Jonas Kaufmann volvió a demostrar que se encuentra en el cenit de su trayectoria, exultante de medios desde su primera intervención, con una emisión sólida y segura, por personal que pueda antojarse. Maneja su instrumento a placer, plegándolo al texto con suma facilidad, atendiendo a dinámicas, acentos y permitiéndose no pocas muestras de virtuosismo, recogiendo la voz y jugando con la emisión en piano. Tan sólo mostró un leve apuro al coronar su gran escena al cierre del tercer acto, con el “No, pazzo son”, no alcanzando un agudo todo lo liberado y pleno que se esperaba. Como ya apreciásemos en torno a su Des Grieux en Londres, construye el papel no a base de un énfasis verista sino a través de un fraseo acariciador, poético, retratado a un personaje vulnerable y herido. En conjunto, un Des Grieux digno de elogio. Del resto del reparto cabe destacar tan sólo el estimable Lescaut de Marcus Eiche, un barítono muy solvente y habitual en los repartos de la Bayerische Staatsoper.
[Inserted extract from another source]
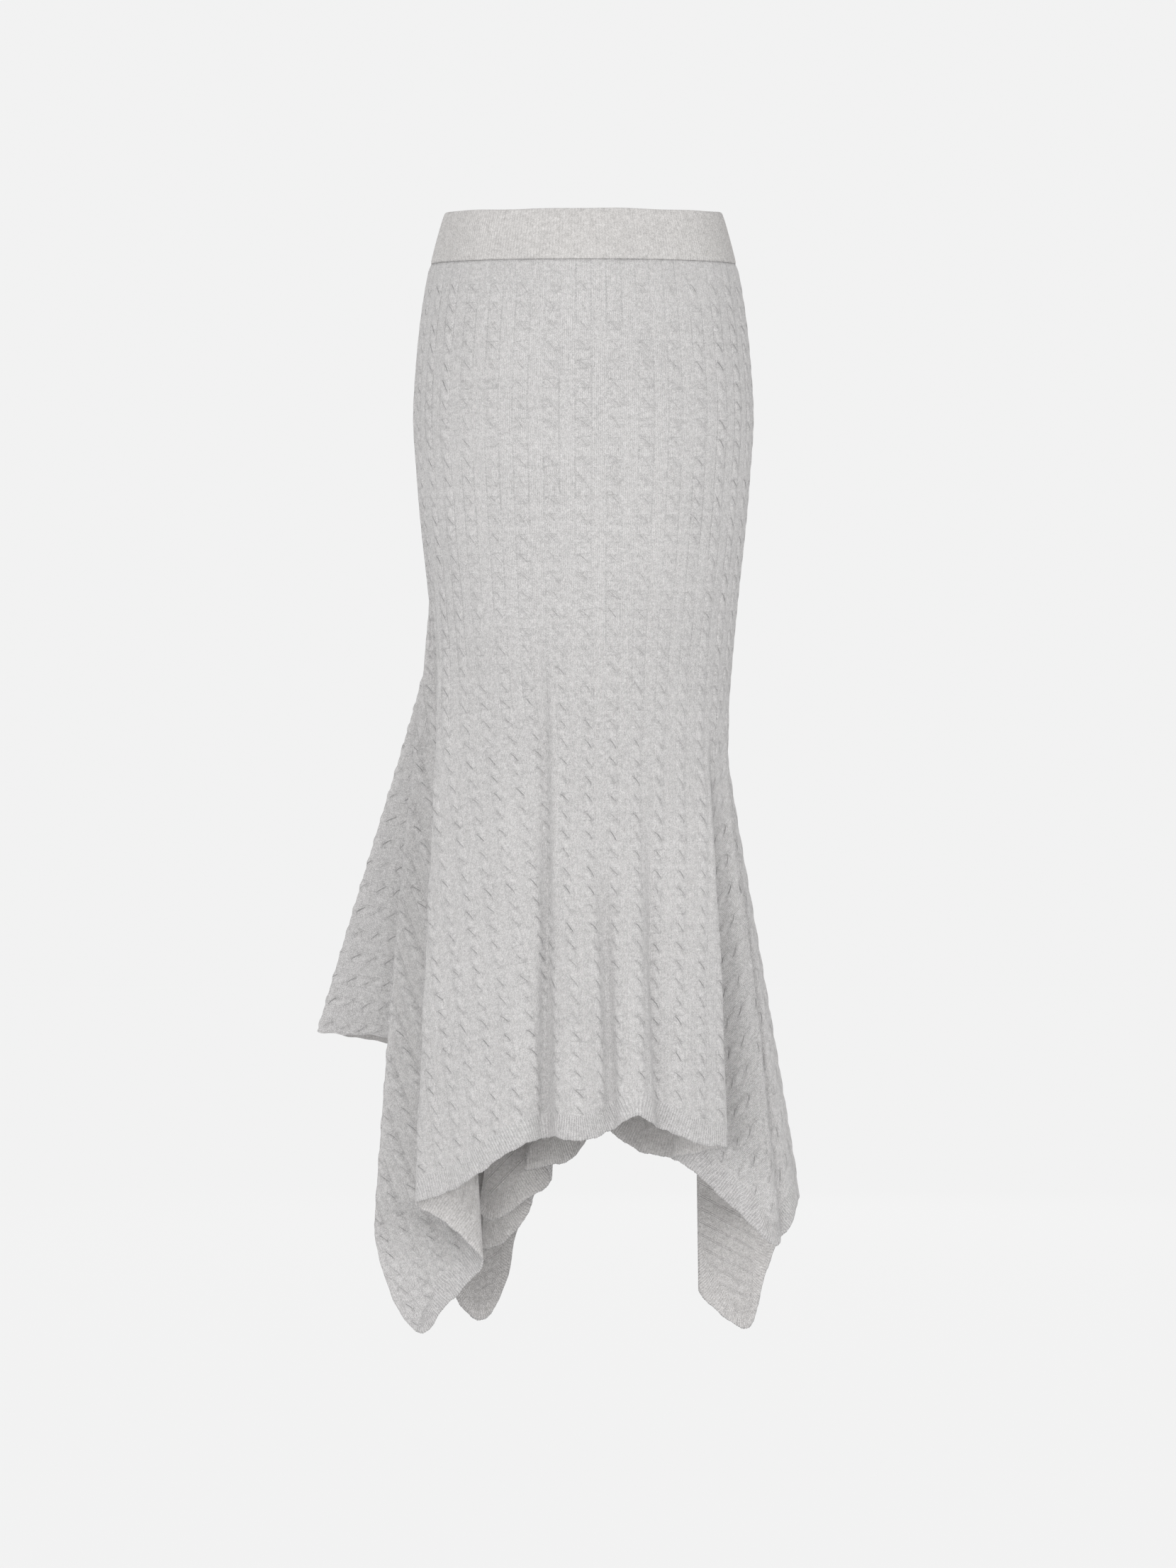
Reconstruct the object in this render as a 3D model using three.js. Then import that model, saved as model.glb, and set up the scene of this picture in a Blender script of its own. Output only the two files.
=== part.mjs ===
// A cable-knit midi skirt as it hangs on a wearer: a ribbed waistband, a front panel and a back panel.
// Both panels fit closely to the knee, flare below it in deep folds, and end in a pointed handkerchief hem.
// Millimetres. The waist's top edge is z = 0, its centre is the origin, and the front faces -Y.
import * as THREE from "three";

const BAND_HEIGHT = 50;
const WAIST_DIP = 7;
const BAND_WALL = 2.6;
const BAND_RIBS = 100;
const BAND_RIB_RELIEF = 0.5;
const BAND_ROWS = 3;
const CLOTH_WALL = 2.0;
const SEAM_GAP = 0.3;
const COLUMN_WIDTH = 13.6;
const CABLE_RELIEF = 1.0;
const PLAIN_RELIEF = 0.6;
const BODY_COLUMNS = 33;
const ROW_HEIGHT = 62;
const FLARE_TOP = -340;
const FLARE_ROWS = 9;
const ONSET = 0.05;
const DEPTH_EASE = 0.8;
const SHARP_TURN = 0.3;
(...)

La batuta del director francés Alain Altinoglu dispuso una dirección muy estimable, sostenida sobre una orquesta de rendimiento brillante y poderoso. Aunque levemente pasada de decibelios por momentos, con un balance entre foso y escenario no del todo resuelto (quizá también por las singulares condiciones de la escenografía), Altinoglu obtuvo una gama verdaderamente espléndida de intensidades del foso de la Ópera de Múnich. A su notable dirección le faltó, no obstante, contar con un color más genuinamente italiano en las cuerdas, en las que echamos de menos ese arrebato, ese vuelo que tanto demanda Puccini, con una música hecha de texturas y dinámicas por encima de todo.